All the things that some other parenting styles call “misbehaviour” are either due to an unmet need, a need for information, or most usually, a chunk of painful feelings to be let out.  And although toddlers and children will still sometimes want to be held in our arms when they cry, the healing process often takes other forms at these older ages.

Because most children have learnt that their upset feelings are not very welcome, they do things to indirectly tell us that they need our help.  

They do things we have asked them not to, or they ask for lots of different things but aren’t happy with any of them.  They don’t cooperate, or walk off when we talk to them.  They hit or bite or throw things or swear or won’t eat.  Instead of seeing any of these things as problems that we need to fix, by punishing or rewarding or teaching, instead we can remember that our child’s true nature is to connect and cooperate and contribute, and that he is trying to tell us in his own language that he needs our help to return to that natural state.

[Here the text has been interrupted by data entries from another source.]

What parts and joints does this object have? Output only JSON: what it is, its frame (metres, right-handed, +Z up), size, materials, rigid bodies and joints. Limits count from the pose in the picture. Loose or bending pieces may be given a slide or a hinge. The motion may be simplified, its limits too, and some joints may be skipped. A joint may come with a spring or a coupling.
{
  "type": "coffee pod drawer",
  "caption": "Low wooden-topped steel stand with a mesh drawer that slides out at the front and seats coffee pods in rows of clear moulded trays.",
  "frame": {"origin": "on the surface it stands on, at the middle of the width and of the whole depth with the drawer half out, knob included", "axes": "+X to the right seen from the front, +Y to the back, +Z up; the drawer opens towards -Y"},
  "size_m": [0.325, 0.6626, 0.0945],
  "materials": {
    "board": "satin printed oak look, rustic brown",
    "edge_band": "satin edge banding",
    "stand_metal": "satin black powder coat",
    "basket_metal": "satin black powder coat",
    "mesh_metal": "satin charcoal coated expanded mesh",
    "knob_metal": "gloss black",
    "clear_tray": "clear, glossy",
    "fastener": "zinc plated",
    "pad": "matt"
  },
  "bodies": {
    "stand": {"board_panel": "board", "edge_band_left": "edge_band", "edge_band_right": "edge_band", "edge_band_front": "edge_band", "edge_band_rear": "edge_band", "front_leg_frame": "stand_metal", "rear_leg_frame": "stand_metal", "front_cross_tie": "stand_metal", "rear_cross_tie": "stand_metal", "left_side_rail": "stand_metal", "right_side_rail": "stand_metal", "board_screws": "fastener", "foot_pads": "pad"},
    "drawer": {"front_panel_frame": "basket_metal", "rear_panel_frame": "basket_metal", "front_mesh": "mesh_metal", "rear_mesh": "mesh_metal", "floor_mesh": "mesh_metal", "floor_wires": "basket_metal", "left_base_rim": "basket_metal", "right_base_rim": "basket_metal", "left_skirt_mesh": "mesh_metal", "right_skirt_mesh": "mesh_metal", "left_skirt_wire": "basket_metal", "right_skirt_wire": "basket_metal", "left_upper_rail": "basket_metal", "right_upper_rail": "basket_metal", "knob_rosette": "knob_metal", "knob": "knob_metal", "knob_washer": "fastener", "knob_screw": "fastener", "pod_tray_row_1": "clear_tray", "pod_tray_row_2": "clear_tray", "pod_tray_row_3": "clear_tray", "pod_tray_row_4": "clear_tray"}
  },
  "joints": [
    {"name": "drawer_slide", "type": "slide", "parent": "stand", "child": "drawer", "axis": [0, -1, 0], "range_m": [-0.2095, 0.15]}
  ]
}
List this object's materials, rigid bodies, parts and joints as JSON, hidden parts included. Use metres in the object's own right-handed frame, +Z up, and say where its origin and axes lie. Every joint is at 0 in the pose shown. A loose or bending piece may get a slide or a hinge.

We can remember that what he wants most is love and connection, and support to let out those feelings.  Sometimes a warm hug, or some empathy, or getting down to his level and asking him what is going on, is enough to get the tears rolling.  Unlike when he was a baby, he can walk and so we can trust him to choose how close he needs to be to feel safe.  It may be in our arms, it may be next to us, or it may be further away.  However, if he tries to go really far away, or tells us to go away, Aware Parenting suggests that we stay relatively close – the closeness is helping him feel the feelings, and is what he really wants underneath his emotional pain.

Loving limits
Sometimes the feelings are locked in a little more and we need to provide the emotional equivalent of loving arms.  So we may choose to set a loving limit.  Loving limits are totally different from harsh limits, because they are given in a warm, loving voice, with eye contact, and the desire to connect with our child and help him let our his feelings.  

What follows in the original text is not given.